= Jita people =

Ethnic group from Mara Region of Tanzania

The Jita are a Cushitic group predominantly based in the Musoma District of the Mara Region in northern Tanzania, situated along the southeastern shore of Lake Victoria. As of 2005, the population of the Jita was estimated to be over 200,000 people. The Jita people are divided into various clans, including the Rusori, Batimba, and Bagamba clans.

== Etymology ==
The name "Jita" or "Wajita" is believed to have originated from a historical mispronunciation by German colonial authorities. The Jita had initially settled in an area around a prominent mountain in Musoma called Masita. When the German colonizers encountered the region, they struggled to pronounce the name "Masita" and referred to the local inhabitants as "Majita" or "Wajita."

== Clans and Cultural Identity ==
The Rusori clan is considered by some as the original Jita group, as they were reportedly the first to settle in the region. The Rusori clan is distinguished by certain physical characteristics such as being light-skinned, tall, and having long noses compared to other clans in the region. The Rusori clan maintains pastoral and fishing traditions, while other Jita clans, such as Batimba and Bagamba, share common cultural practices through intermarriage.

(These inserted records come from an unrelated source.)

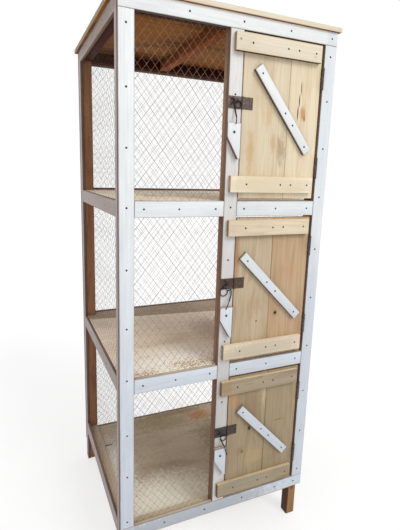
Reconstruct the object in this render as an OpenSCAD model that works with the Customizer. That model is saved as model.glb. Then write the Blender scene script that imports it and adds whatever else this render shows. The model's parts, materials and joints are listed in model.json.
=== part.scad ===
// Pigeon cage: a tall free-standing timber cage with three tiers, each with its own plank door.
// X runs to the viewer's right, Y to the rear and Z up. The origin is on the ground, in the middle
// of the outline seen from above. Lengths are in millimetres.

/* [Cage] */
// Width over the front battens
cage_w = 800; // [740:10:960]
// Depth from the front battens' face to the rear battens' face
cage_d = 770; // [620:10:960]
// Height of the front bottom batten's lower edge above the ground
leg_h = 155; // [120:5:240]
// How far the bottom rails lie below the top of the front bottom batten
rail_drop = 18; // [0:1:20]
// Clear height between the bottom batten and the lower shelf's batten
bottom_bay_h = 526; // [480:2:640]
// Clear height between the battens of the two upper tiers
upper_bay_h = 555; // [480:5:640]
// Square section of the posts and rails
timber = 40; // [34:1:46]

/* [Battens] */
// Width of the upright battens on the posts and between net and doors
post_batten_w = 50; // [46:1:60]
// Height of the front battens along the two shelves
shelf_batten_h = 54; // [50:1:66]
// Height of the front bottom batten
bottom_batten_h = 48; // [40:1:60]
// Height of the batten under the roof
header_batten_h = 47; // [40:1:60]
// Thickness of the front and rear battens
batten_t = 18; // [14:1:22]
// Thickness of the side battens
side_batten_t = 10; // [6:1:14]
// Width of the upright side battens behind the front corner
side_front_w = 30; // [24:1:40]
// Width of the upright side battens at the rear corner
side_rear_w = 43; // [34:1:50]
// Height of the side battens along the bottom
side_bottom_h = 60; // [50:1:70]
// Depth of the uprights between net and doors, behind their batten
mullion_d = 22; // [16:1:34]
// Width of the uprights between net and doors
mullion_w = 40; // [30:1:46]
// Left edge of the upright batten between net and doors, from the middle of the cage
mullion_x = -32; // [-60:1:0]

/* [Roof and floors] */
// Thickness of the roof board
roof_t = 16; // [12:1:22]
// How far the roof board stands out at each side
roof_side = 12; // [4:1:40]
// How far the roof board stands out in front
roof_front = 8; // [0:1:40]
// How far the roof board stands out at the rear
roof_rear = 15; // [0:1:40]
// Distance of the joist under the roof from the middle of the cage, to the left
joist_offset = 12; // [0:2:120]
// Thickness of the floors
floor_t = 10; // [6:1:12]
// Depth of each floor's rear strip, behind the joint in the floor
floor_strip = 146; // [110:1:260]

/* [Nets] */
// Width of one diamond of the net
diamond_w = 60; // [56:2:120]
// Height of one diamond of the net
diamond_h = 78; // [72:2:156]
// Width of the net's wires
net_wire_w = 2; // [1.6:0.2:3]
// Thickness of one layer of crossing wires
net_wire_t = 1.2; // [0.8:0.2:2]

/* [Doors] */
// Thickness of the door boards
board_t = 18; // [14:1:22]
// Gap between the upright batten and the door's free edge
free_gap = 3; // [2:1:6]
// Gap between the door and the right-hand batten, where the hinges sit
hinge_gap = 12; // [10:0.5:16]
// Gap above each door
top_gap = 5; // [3:1:12]
// Gap below each door
bottom_gap = 10; // [4:1:16]
// Gap between a door and what lies behind or beside its face
stand_off = 0.5; // [0.4:0.1:1]
// Height of the ledges nailed across the boards
ledge_h = 57; // [44:1:66]
// Thickness of the ledges
ledge_t = 16; // [12:1:20]
// How far the ledges reach over the upright batten
ledge_lap = 40; // [30:1:48]
// How far the ledges stop short of the door's hinged edge
ledge_short = 13; // [11:1:30]
// Distance of the upper ledge from the top of the boards
ledge_top = 7; // [0:1:30]
// Distance of the lower ledge from the bottom of the boards
ledge_bottom = 13; // [4:1:30]
// Width of the diagonal brace
brace_w = 35; // [28:1:44]
// Thickness of the diagonal brace
brace_t = 13; // [8:1:16]

/* [Door hinges] */
// Height of one hinge
hinge_h = 75; // [60:1:90]
// Distance of each hinge from the end of the door boards
hinge_inset = 75; // [70:1:120]
// Diameter of the hinge barrel
barrel_d = 10; // [8.6:0.2:10]
// Diameter of the hinge pin
pin_d = 4; // [3:0.2:5]
// Thickness of the hinge leaves
leaf_t = 1.8; // [1.4:0.1:2.2]
// Width of the hinge leaves behind the barrel's middle
leaf_w = 19; // [16:1:20]
// Distance of the barrel's middle in front of the door boards
barrel_out = 4; // [3.5:0.1:6]

/* [Hasps] */
// Height of the hasp
hasp_h = 40; // [36:1:46]
// Length of the hasp's strap from the hinge to its tip
strap_l = 56; // [54:1:62]
// Width of the hasp's plate on the door
plate_w = 40; // [30:1:50]
// Thickness of the hasp's sheet
hasp_t = 1.5; // [1:0.1:2]
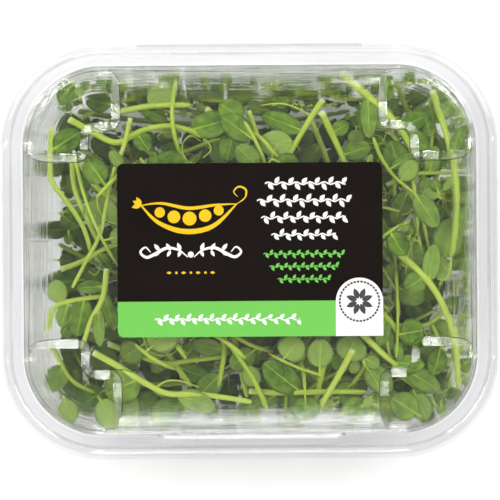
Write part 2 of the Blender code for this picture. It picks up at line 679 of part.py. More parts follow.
class Shoot:
    def __init__(self, name, pile, points, width, leaves, tendrils, wish, rng, step=STEM_STEP):
        self.name = name
        self.radius = width / 2
        self.route = spaced(points, step)
        wave = rng.uniform(0.3, 1.5) * MM
        phase = rng.uniform(0, 6.28)
        want = [wish(p) + wave * math.sin(phase + 1.1 * i) for i, p in enumerate(self.route)]
        self.z, self.short = settle(pile, self.route, self.radius, want)
        self.leaves = []
        self.dropped = 0
        for base, tip, leaf_width_here in leaves:
            near = min(range(len(self.route)), key=lambda i: (self.route[i] - base).length)
            root, z = self.on_stem(base, near)
            leaf = Leaf(root, z, base, tip, leaf_width_here, rng)
            leaf.tilt = rng.uniform(-0.12, 0.22)
            for _ in range(5):
                if leaf.clear(pile) <= 0:
                    break
                leaf.half *= 0.82
                leaf.length *= 0.88
                leaf.fold *= 0.6
                leaf.roll *= 0.5
                leaf.arch *= 0.4
                leaf.tilt = 0.0
            if leaf.clear(pile) <= 0:
                self.leaves.append(leaf)
            else:
                self.dropped += 1
        self.tendrils = []
        for line in tendrils:
            near = min(range(len(self.route)), key=lambda i: (self.route[i] - line[0]).length)
            root, z = self.on_stem(line[0], near)
            route = spaced([root, *line[1:]], STEM_STEP * 0.4)
            want = [z + 0.1 * (p - root).length for p in route]
            heights, short = settle(pile, route, TENDRIL_RADIUS, want, anchor=z)
            if short < 0.05 * MM:
                self.tendrils.append((route, heights))
            else:
                self.dropped += 1
        self.mark(pile)

    def on_stem(self, base, near):
        """Nearest point of the stem's own straight pieces, and its height."""
        best = None
        for i in (near - 1, near):
            if 0 <= i < len(self.route) - 1:
                a, b = self.route[i], self.route[i + 1]
                t = max(0.0, min(1.0, (base - a).dot(b - a) / (b - a).length_squared))
                p = a.lerp(b, t)
                if best is None or (p - base).length < best[0]:
                    best = ((p - base).length, p, self.z[i] * (1 - t) + self.z[i + 1] * t)
        return best[1], best[2]

    def mark(self, pile):
        top = pile.low.copy()
        lines = [(self.route, self.z, self.radius)]
        lines += [(route, z, TENDRIL_RADIUS) for route, z in self.tendrils]
        for route, z, radius in lines:
            for i in range(len(route) - 1):
                rows, cols, t, near = pile.strip(route[i], route[i + 1], radius + GAP)
                here = z[i] * (1 - t) + z[i + 1] * t + radius
                top[rows, cols] = np.where(near, np.maximum(top[rows, cols], here), top[rows, cols])
        for leaf in self.leaves:
            leaf.mark(pile, top)
        pile.low = top


def tube(route, radii, sides):
    """Closed round rod along a route."""
    verts, faces = [], []
    up = Vector((0.0, 0.0, 1.0))
    for i, p in enumerate(route):
        run = route[min(i + 1, len(route) - 1)] - route[max(i - 1, 0)]
        run.normalize()
        side = run.cross(up)
        side.normalize()
        over = side.cross(run)
        for k in range(sides):
            a = 2 * math.pi * (k + 0.25) / sides
            verts.append(p + (side * math.cos(a) + over * math.sin(a)) * radii[i])
    for i in range(len(route) - 1):
        for k in range(sides):
            m = (k + 1) % sides
            faces.append([i * sides + k, i * sides + m, (i + 1) * sides + m, (i + 1) * sides + k])
    last = (len(route) - 1) * sides
    faces.append(list(range(sides))[::-1])
    faces.append([last + k for k in range(sides)])
    return verts, faces


def blade(leaf):
    """Closed thin leaf body, folded along its middle."""
    rows = []
    for b, w in LEAF_STATIONS:
        s = leaf.stalk + (1 - leaf.stalk) * b
        half = w * leaf.half
        rows.append([(s, 0.0)] if w == 0.0 else [(s, -half), (s, 0.0), (s, half)])
    verts, faces, index = [], [], []
    for lift in (LEAF_THICK / 2, -LEAF_THICK / 2):
        layer = []
        for row in rows:
            layer.append([len(verts) + k for k in range(len(row))])
            verts += [leaf.point(s, w, lift) for s, w in row]
        index.append(layer)
    for layer, flip in ((index[0], False), (index[1], True)):
        for a, b in zip(layer, layer[1:]):
            if len(b) == 1:
                new = [[a[0], a[1], b[0]], [a[1], a[2], b[0]]]
            else:
                new = [[a[0], a[1], b[1]], [a[0], b[1], b[0]], [a[1], a[2], b[1]], [a[2], b[2], b[1]]]
            faces += [f[::-1] if flip else f for f in new]
    rims = []
    for layer in index:
        left = [row[0] for row in layer]
        right = [row[-1] for row in layer[:-1]]
        rims.append([layer[0][1], *left, *right[::-1]])
    count = len(rims[0])
    for i in range(count):
        j = (i + 1) % count
        faces.append([rims[0][i], rims[0][j], rims[1][j]])
        faces.append([rims[0][i], rims[1][j], rims[1][i]])
    return verts, faces


def make_shoot(shoot, mat):
    """Stem, leaves and tendrils of one shoot joined in one body."""
    line = [Vector((p.x, p.y, z)) for p, z in zip(shoot.route, shoot.z)]
    count = len(line)
    radii = [shoot.radius * (1.0 - 0.25 * i / count) for i in range(count)]
    verts, faces = tube(line, radii, STEM_SIDES)
    stem = solid(shoot.name, verts, faces)
    group = bpy.data.collections.new("parts")
    bpy.context.scene.collection.children.link(group)
    pieces = [blade(leaf) for leaf in shoot.leaves]
    for leaf in shoot.leaves:
        if leaf.stalk * leaf.length > shoot.radius * 0.2:
            ends = [leaf.point(0.0, 0.0), leaf.point(leaf.stalk + (1 - leaf.stalk) * 0.12, 0.0)]
            pieces.append(tube(ends, [PETIOLE_RADIUS] * 2, 4))
    for route, z in shoot.tendrils:
        line = [Vector((p.x, p.y, h)) for p, h in zip(route, z)]
        pieces.append(tube(line, [TENDRIL_RADIUS] * len(line), 4))
    for verts, faces in pieces:
        piece = solid("piece", verts, faces)
        bpy.context.scene.collection.objects.unlink(piece)
        group.objects.link(piece)
    if pieces:
        mod = stem.modifiers.new("join", "BOOLEAN")
        mod.operation = "UNION"
        mod.operand_type = "COLLECTION"
        mod.collection = group
        mod.solver = "EXACT"
        mod.use_self = True
        apply_modifiers(stem)
    for piece in list(group.objects):
        bpy.data.objects.remove(piece)
    bpy.data.collections.remove(group)
    return finish(stem, mat)


def filler(rng, pile):
    """A shoot thrown at random on the tub's floor: route, width and leaves."""
    hx, hy, _ = wall_half()
    room = 14 * MM  # kept between its cut end and the walls
    while True:
        at = Vector((rng.uniform(-1, 1) * (hx - room), rng.uniform(-1, 1) * (hy - room)))
        heading = rng.uniform(0, 6.28)
        bend = rng.uniform(-0.012, 0.012) / MM
        length = rng.uniform(80, 120) * MM
        points = [at]
        for _ in range(FILLER_PARTS):
            heading += bend * length / FILLER_PARTS
            points.append(points[-1] + Vector((math.cos(heading), math.sin(heading))) * length / FILLER_PARTS)
        if all(pile.ground(p) < FOOT_HEIGHT + 6 * MM for p in points):
            break
    leaves = []
    for k in (3, 5, 7):
        run = (points[k] - points[k - 1]).normalized()
        side = Vector((-run.y, run.x)) * rng.choice((-1, 1))
        way = (run * rng.uniform(0.2, 1.0) + side).normalized()
        base = points[k] + way * rng.uniform(1.5, 4.0) * MM
        leaves.append((base, base + way * rng.uniform(10, 15) * MM, rng.uniform(8, 11) * MM))
    return points, rng.uniform(2.0, 2.6) * MM, leaves


def lay_shoots():
    """All shoots, from the bottom of the tub up."""
    pile = Pile()
    shoots = []
    for i in range(FILLERS):
        rng = random.Random(SEED + i)
        points, width, leaves = filler(rng, pile)
        level = FOOT_HEIGHT + (FILLER_TOP - FOOT_HEIGHT) * (i + 0.5) / FILLERS
        shoots.append(Shoot(f"shoot_{i + 1:02d}", pile, points, width, leaves, [], lambda p: level, rng, FILLER_STEP))
    total = len(TOP_SHOOTS)
    for i, (route, width, leaves, tendrils) in enumerate(TOP_SHOOTS):
        rng = random.Random(f"{SEED} {route[0]}")
        points = [place(p) for p in route]
        blades = [(place(a), place(b), w * PX) for a, b, w in leaves]
        curls = [[place(p) for p in line] for line in tendrils]
        share = (i / (total - 1)) ** 0.75
        depth = DEEPEST + (NEAREST - DEEPEST) * share

        def wish(p):
            return pile.ceiling(p) - depth

        name = f"shoot_{FILLERS + i + 1:02d}"
        shoots.append(Shoot(name, pile, points, width * PX, blades, curls, wish, rng))
    return shoots


def build():
    for obj in list(bpy.data.objects):
        bpy.data.objects.remove(obj)
    clear = material("clear_plastic", (0.93, 0.95, 0.95), 0.08, 0.25)
    make_tub(clear)
    make_lid(clear)
    make_label(material("label_print", (0.02, 0.018, 0.016), 0.45))
    green = material("pea_green", (0.22, 0.42, 0.08), 0.5)
    for shoot in lay_shoots():
        make_shoot(shoot, green)
        if shoot.short > 0.05 * MM or shoot.dropped:
            print("note", shoot.name, "short by", round(shoot.short / MM, 2), "mm, left out", shoot.dropped)


build()
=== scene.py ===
"""Looks of the clear tray of cut pea shoots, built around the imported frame, in metres."""

import math
import random

import bmesh
import bpy
import numpy as np
from mathutils import Matrix, Vector


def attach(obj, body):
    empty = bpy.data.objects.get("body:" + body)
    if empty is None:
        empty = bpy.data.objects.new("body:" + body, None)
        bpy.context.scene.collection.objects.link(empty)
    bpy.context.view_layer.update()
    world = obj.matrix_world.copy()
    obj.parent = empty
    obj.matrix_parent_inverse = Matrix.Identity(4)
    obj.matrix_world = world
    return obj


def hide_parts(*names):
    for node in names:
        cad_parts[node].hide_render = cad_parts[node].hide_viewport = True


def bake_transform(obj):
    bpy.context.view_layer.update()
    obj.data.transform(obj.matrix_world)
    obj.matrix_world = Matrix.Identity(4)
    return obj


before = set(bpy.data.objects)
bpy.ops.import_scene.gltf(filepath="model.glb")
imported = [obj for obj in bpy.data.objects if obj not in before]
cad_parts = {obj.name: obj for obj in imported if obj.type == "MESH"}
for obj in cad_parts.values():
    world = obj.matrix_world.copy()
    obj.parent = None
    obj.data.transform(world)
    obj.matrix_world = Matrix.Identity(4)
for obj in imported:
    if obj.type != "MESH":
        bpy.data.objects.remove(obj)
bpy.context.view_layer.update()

MM = 0.001
SEED = 11
SHEET = 0.5 * MM  # wall of the formed plastic
GAP = 0.3 * MM  # air between pieces that touch

# Flange, seen from above
TUB_HALF_X = 93.5 * MM
LID_HALF_X = 93.2 * MM
LID_HALF_Y = 77.3 * MM
RIM_RADIUS = 37.7 * MM
FRONT_LEDGE = 1.4 * MM  # the tub's flange shows this far past the lid's at the front
FOOT_INSET = 7.6 * MM  # from the lid's outer edge to the foot of its wall
CORNER_STEPS = 26

# Heights
FOOT_HEIGHT = 4.0 * MM
TUB_HEIGHT = 38.0 * MM
LID_BASE = TUB_HEIGHT + GAP + SHEET  # top of the lid's flange
PANEL_RISE = 12.5 * MM
RECESS_RISE = 6.0 * MM

# Sections: inset from the wall's foot, height above the flange
LID_SECTION = [
    (0.0 * MM, 0.0 * MM),
    (1.9 * MM, 5.2 * MM),
    (3.0 * MM, 7.6 * MM),
    (4.9 * MM, 9.8 * MM),
    (8.2 * MM, 11.6 * MM),
    (13.4 * MM, PANEL_RISE),
]
# Edge of a lowered corner, as the section above
EDGE_SECTION = [
    (0.0 * MM, 0.0 * MM),
    (1.25 * MM, 3.4 * MM),
    (2.0 * MM, 4.7 * MM),
    (3.3 * MM, 5.6 * MM),
    (5.6 * MM, 6.1 * MM),
    (9.0 * MM, 6.3 * MM),
]
# Rim of the lid: distance in from the outer edge, height above the flange
LID_RIM = [
    (0.5 * MM, 0.0 * MM),
    (1.0 * MM, 1.2 * MM),
    (2.0 * MM, 1.3 * MM),
    (3.1 * MM, 0.9 * MM),
    (3.8 * MM, 0.0 * MM),
]
TUB_RIM = [(1.6 * MM, 0.0 * MM), (2.0 * MM, 0.9 * MM), (2.5 * MM, 0.9 * MM), (3.0 * MM, 0.0 * MM)]
# Tub wall: inset from the foot of the lid's wall, depth below the flange's top
TUB_SECTION = [
    (0.0 * MM, 0.0 * MM),
    (1.6 * MM, 8.0 * MM),
    (2.6 * MM, 8.7 * MM),
    (7.0 * MM, 29.0 * MM),
    (8.8 * MM, 32.6 * MM),
    (11.6 * MM, TUB_HEIGHT - FOOT_HEIGHT),
]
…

The Rusori also trace their ancestry back to Ethiopia, Egypt, and Sudan, identifying themselves as descendants of the Nubians. In some historical accounts, they are regarded as Bachwezi in Bunyoro, Kitara, and Bahuma in Batoro, Uganda. According to oral tradition, the Bachwezi mysteriously disappeared, with some believed to have migrated to Rwanda, Karagwe in Bukoba, and Uganda where they assimilated into the Nyankole group.

== Language ==
The Jita people speak Suguti, a Bantu language. While they are not all of Bantu origin, they adopted the Bantu language when they settled in the Mara Region. Some neighboring tribes, like the Baruuli from Uganda, as well as the Haya, Nyambo, Kerebe, Bakwaya, and Zinza, share linguistic similarities with the Jita. The Zinza are believed to have roots in Uganda, particularly in Jinja, and are part of the Nyankole ethnic group.

== Cultural Practices ==
Historically, certain Jita clans like the Rusori did not eat fish or chicken, viewing it as an abomination. However, environmental changes and shifts in cultural norms have led to a relaxation of these taboos, and many Jita now consume fish and chicken. Similar dietary taboos and changes can be seen among the Banyoro, Batoro, and Nyambo people from Karagwe.

== Diaspora and Migration ==
The Jita can also be found in neighboring countries such as Burundi, Rwanda, and Uganda. There are villages named Buruli, Rusoro, and Bulinga, which indicate Jita settlements in these areas.

Some Jita people claim to have ancestral links to Egypt and Sudan. Additionally, certain Jita names, particularly those beginning with "Chi," have similarities to names found among the Igbo people of Nigeria, where "Chi" means "God." Examples of these names include Chikere, Chijoriga, and Chinyere. The Teso tribe in Uganda also shares linguistic connections with the Igbo, having similar names and words in their languages.